Oracle R Connector for Hadoop (ORHC) is an R package that provides an interface between the local R environment and Hadoop. You install and load this package just as you would any other R package. Using R functions, you can copy data between R memory, the local file system, and HDFS. You can schedule R programs to execute as Hadoop MapReduce jobs and return the results to any of those locations.

ORHC is preinstalled on Oracle Big Data Appliance, but it is licensed separately as one of Oracle Big Data Connectors. You can install ORHC on a Hadoop cluster other than one on an Oracle Big Data Appliance.

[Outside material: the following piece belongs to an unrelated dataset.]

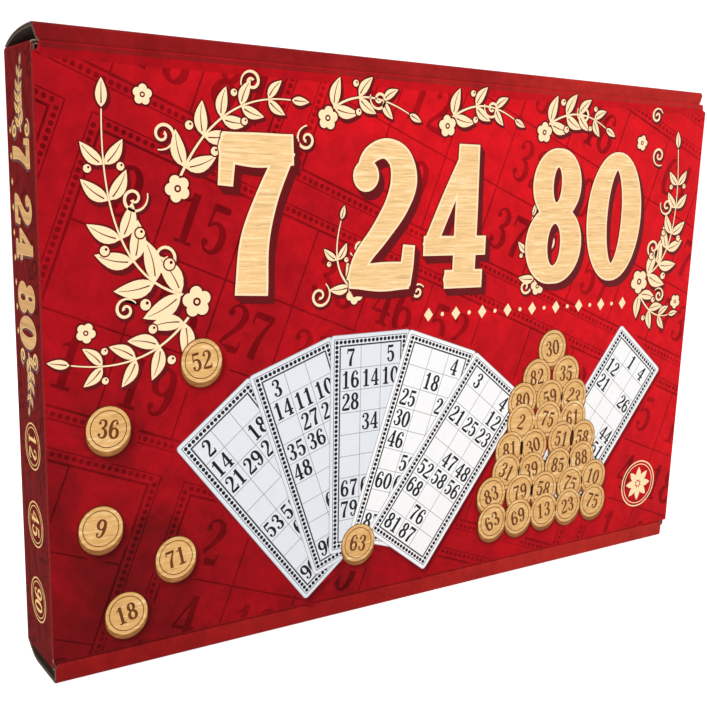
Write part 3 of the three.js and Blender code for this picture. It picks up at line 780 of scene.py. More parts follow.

For information about ORHC, see the Oracle Big Data Connectors User's Guide (http://docs.oracle.com/cd/E27101_01/doc.10/e27365/toc.htm), part of the Oracle Big Data Documentation library (http://docs.oracle.com/cd/E27101_01/index.htm).

Oracle R Enterprise Data Types

Oracle R Enterprise introduces a variant to many R data types. The name of the Oracle R Enterprise data type is the name of the corresponding R data type prefixed by ore. These data types establish a mapping between an R object and a database table or view. The mapping tracks metadata of the Oracle object which in turn aids in SQL query generation. These data types form the foundation of the Oracle R Enterprise transparency layer.

The following R data types have been overloaded for transparent in-database execution:

  • Character, Integer, Numeric and Logical vectors

  • Factors

  • Data Frame

  • Matrix is overloaded in two situations:

    • Linear algebra cross-products

    • Creating input matrices for advanced analytics

For more information and examples, see Oracle R Enterprise Transparency Layer .

Oracle R Enterprise Supported Configurations

Oracle R Enterprise consists of a client and a server. The client and server both run on Microsoft Windows (32-bit and 64-bit), Oracle Linux, Red Hat Linux, Solaris, and IBM AIX. The server is installed in Oracle Database 12c Release 1 (12.1), to which the client connects. Oracle R Enterprise also runs on Oracle Exadata machines with the Linux or Solaris operating system and on SPARC SuperCluster. For details, see Prerequisites.

Installation of Oracle R Enterprise is described in Chapter 2.